Seven people lost their lives after taking poisoned Tylenol. The tragedy led to important safety reforms

Nobody has ever been charged with the Tylenol poisonings. (Maxpixel)
smithsonian.com

A tragedy set the precedent for tamper-proof packaging.

It might seem incredible today, but until 35 years ago, few over-the-counter drug packages came with seals that showed when they’d been tampered with–like the seal covering the mouth of a pill bottle. That all changed after cyanide-laced Extra-Strength Tylenol killed seven people, prompting one of the first product recalls in American history. The deaths began on this day in 1982, when Mary Kellerman, 12, died just hours after taking the drug.

Even today, nobody knows for sure who the so-called “Tylenol terrorist” was, writes Dan Fletcher for Time, although a man named James Lewis spent 13 years in prison for extortion related to the murders. Lewis had sent a letter to Johnson & Johnson, the manufacturers of Tylenol, demanding $1 million to "stop the killing,’” writes Emily Friedman for ABC News. However, nobody has ever been charged with or convicted of the murders themselves.

“Before the ‘Tylenol Terrorist’ struck, Tylenol was the nation’s leading over-the-counter drug and Johnson & Johnson’s bestselling product and some observers speculated that Tylenol would never be able to recover from the disaster,” writes History.com. But a concerted effort by Tylenol meant that the product was back on the shelves in a new, safer format just two months later, Judith Rehak wrote for The New York Times in 2002.
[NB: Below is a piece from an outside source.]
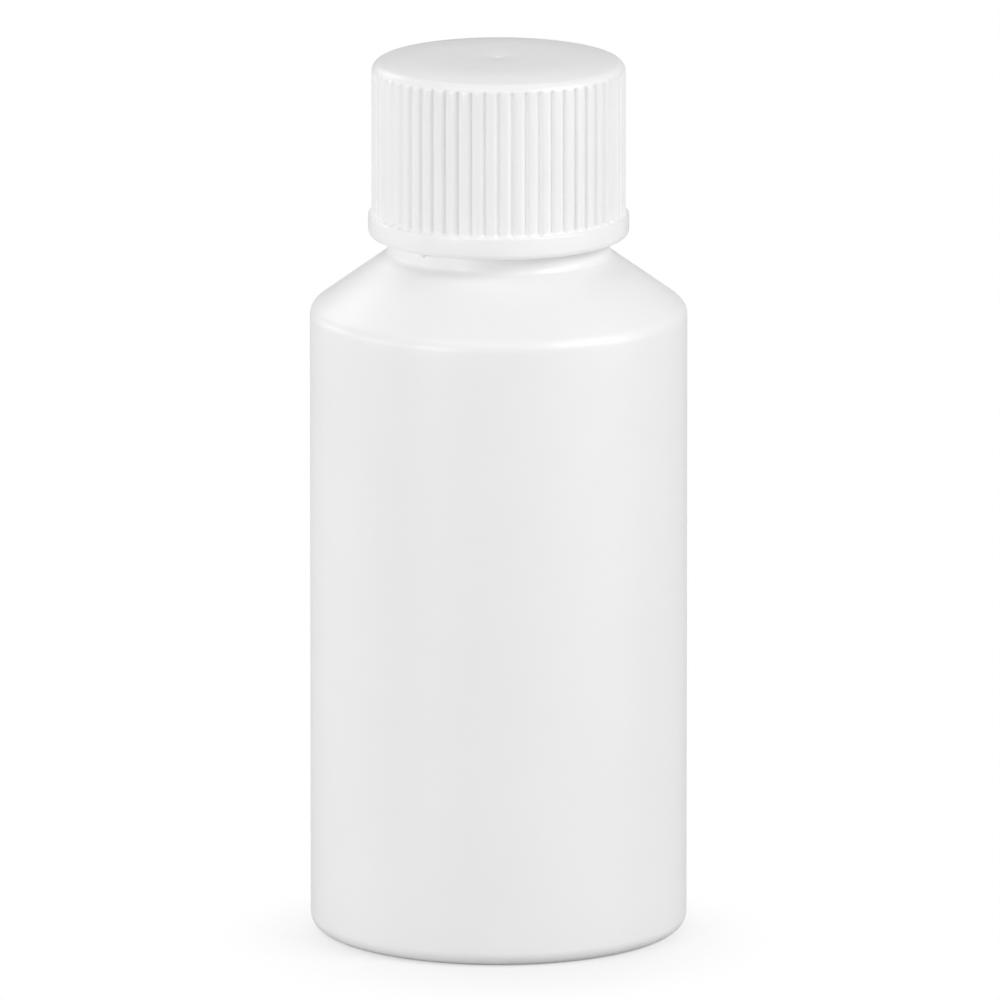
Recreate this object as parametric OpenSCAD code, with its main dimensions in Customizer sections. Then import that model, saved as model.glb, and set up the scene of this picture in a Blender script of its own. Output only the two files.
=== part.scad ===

However, writes Fletcher, the Tylenol incident had sparked literally hundreds of copycat incidents:

The Food and Drug Administration tallied more than 270 different incidents of product tampering in the month following the Tylenol deaths. Pills tainted with everything from rat poison to hydrochloric acid sickened people around the country. Some copycats expanded to food tampering: that Halloween, parents reported finding sharp pins concealed in candy corn and candy bars.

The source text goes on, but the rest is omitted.